Short exercise:
Write the material out again, line by line, exactly as it is.

· · · · · · ·

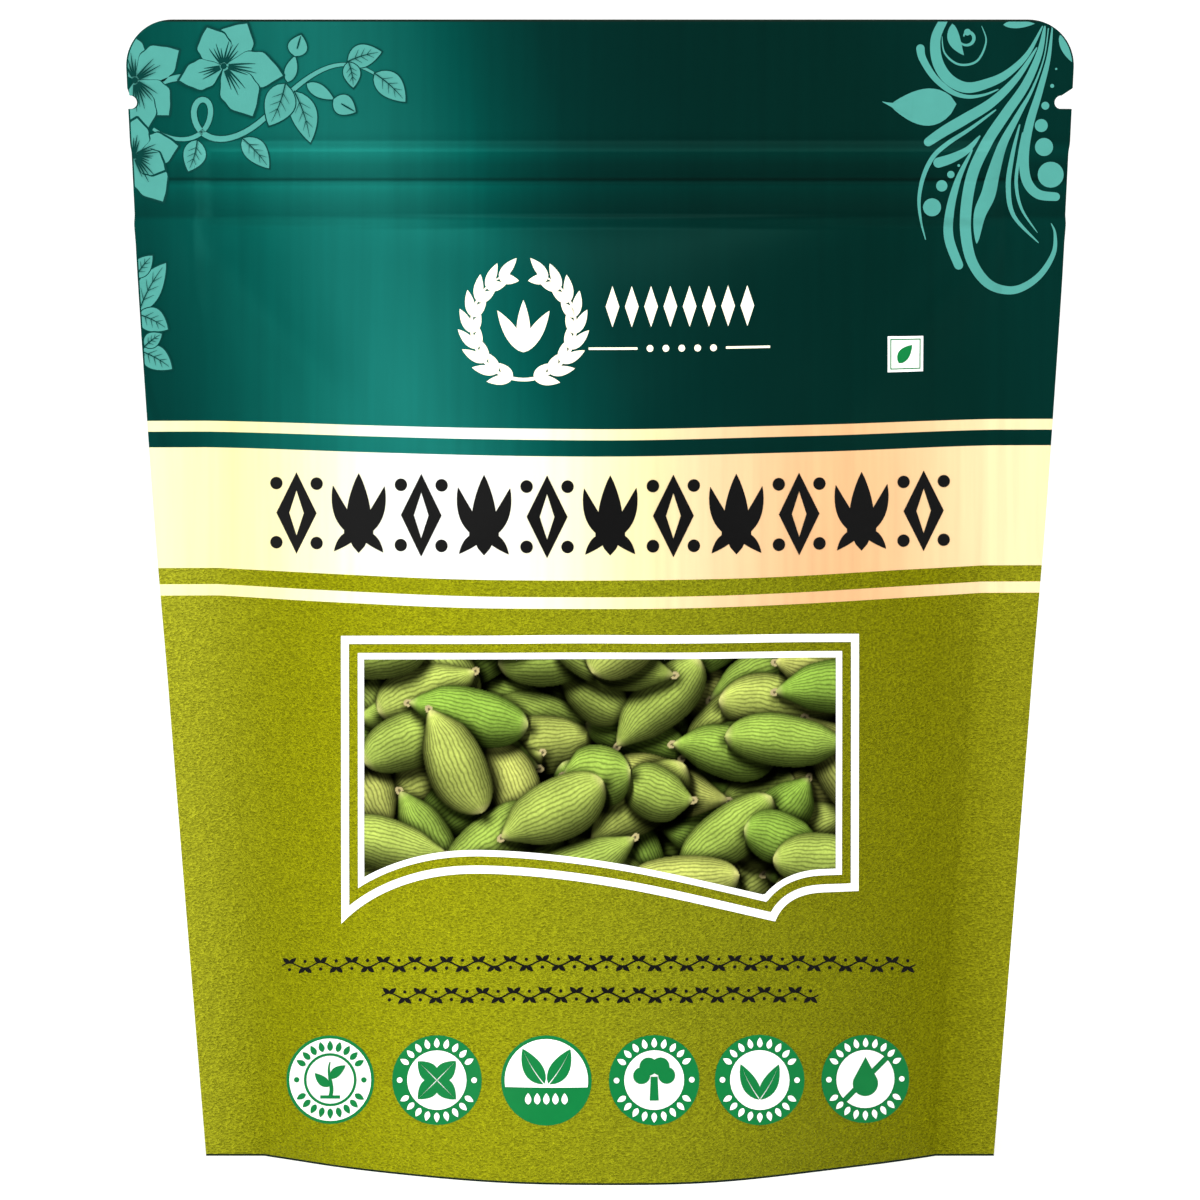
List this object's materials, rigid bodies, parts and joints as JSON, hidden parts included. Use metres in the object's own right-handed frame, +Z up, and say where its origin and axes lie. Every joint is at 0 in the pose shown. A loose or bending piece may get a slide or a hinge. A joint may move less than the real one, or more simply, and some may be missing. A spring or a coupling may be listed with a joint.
{
  "type": "stand-up zip pouch",
  "caption": "Filled stand-up pouch of printed film: two panels, a folded base gusset, a press-to-close zip, tear notches and a heap of cardamom pods inside.",
  "frame": {"origin": "middle of the base, on the surface that the pouch stands on", "axes": "+Z up along the pouch's height, +X across it from side seal to side seal, front panel facing -Y"},
  "size_m": [0.1674, 0.0734, 0.2025],
  "materials": {
    "front_film": "satin laminate, printed dark green, cream and embossed olive",
    "back_film": "satin laminate, printed dark green, cream and embossed olive",
    "gusset_film": "satin laminate, printed olive",
    "zip_plastic": "natural translucent polyethylene",
    "cardamom_pods": "dry, ribbed and matt"
  },
  "bodies": {
    "root": {"front_panel": "front_film", "back_panel": "back_film", "bottom_gusset": "gusset_film", "zip_strip_front": "zip_plastic", "zip_strip_back": "zip_plastic", "pod_fill": "cardamom_pods"}
  },
  "joints": []
}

· · · · · · ·

Full answer:
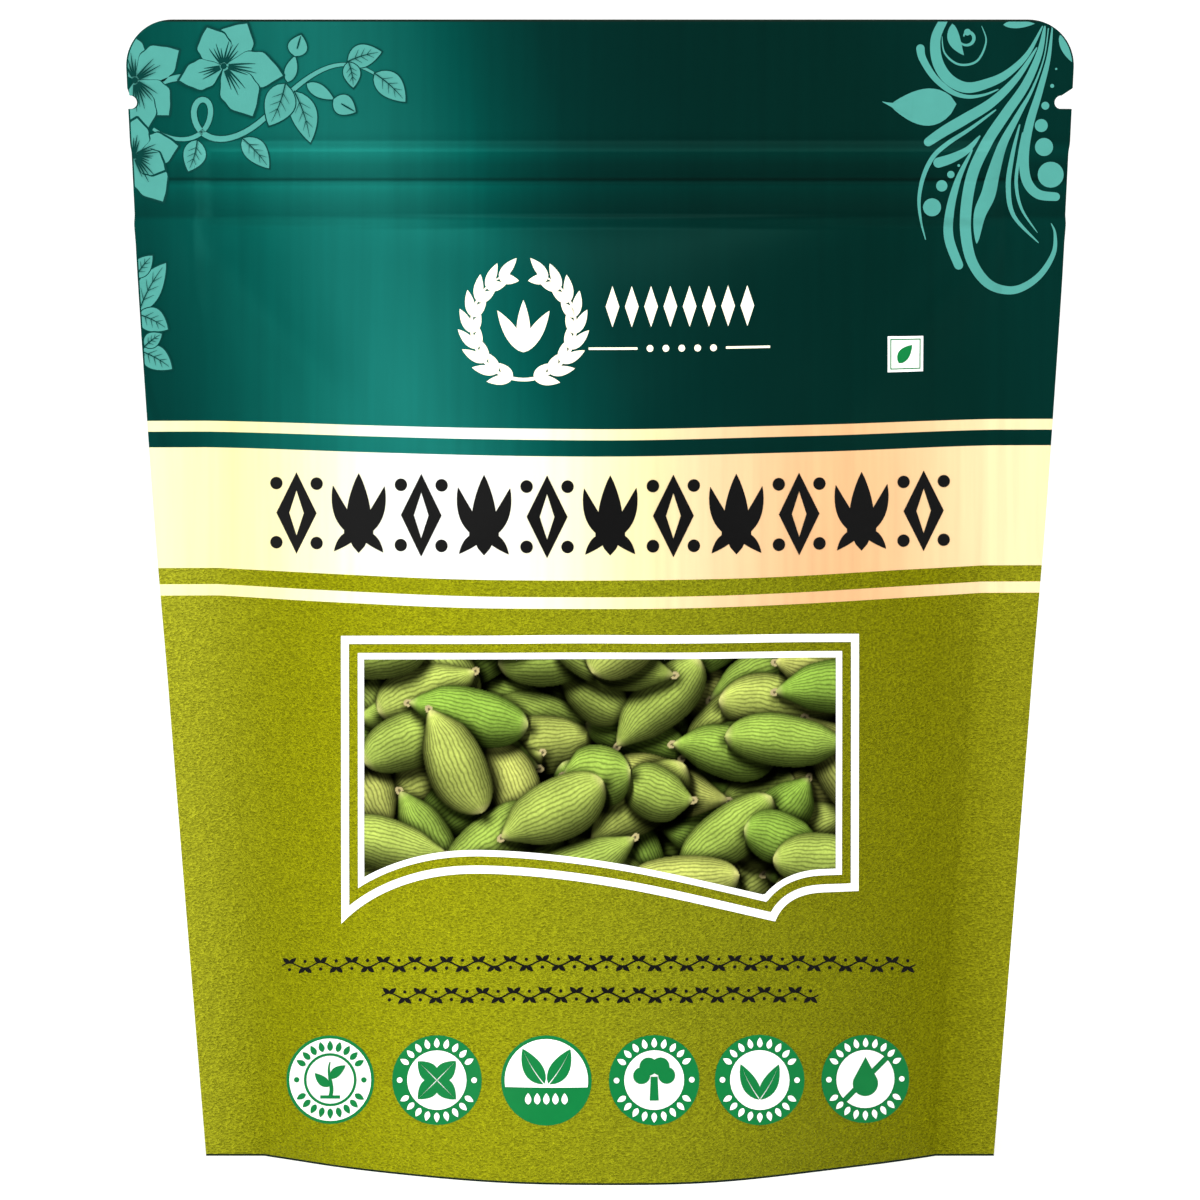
List this object's materials, rigid bodies, parts and joints as JSON, hidden parts included. Use metres in the object's own right-handed frame, +Z up, and say where its origin and axes lie. Every joint is at 0 in the pose shown. A loose or bending piece may get a slide or a hinge. A joint may move less than the real one, or more simply, and some may be missing. A spring or a coupling may be listed with a joint.
{
  "type": "stand-up zip pouch",
  "caption": "Filled stand-up pouch of printed film: two panels, a folded base gusset, a press-to-close zip, tear notches and a heap of cardamom pods inside.",
  "frame": {"origin": "middle of the base, on the surface that the pouch stands on", "axes": "+Z up along the pouch's height, +X across it from side seal to side seal, front panel facing -Y"},
  "size_m": [0.1674, 0.0734, 0.2025],
  "materials": {
    "front_film": "satin laminate, printed dark green, cream and embossed olive",
    "back_film": "satin laminate, printed dark green, cream and embossed olive",
    "gusset_film": "satin laminate, printed olive",
    "zip_plastic": "natural translucent polyethylene",
    "cardamom_pods": "dry, ribbed and matt"
  },
  "bodies": {
    "root": {"front_panel": "front_film", "back_panel": "back_film", "bottom_gusset": "gusset_film", "zip_strip_front": "zip_plastic", "zip_strip_back": "zip_plastic", "pod_fill": "cardamom_pods"}
  },
  "joints": []
}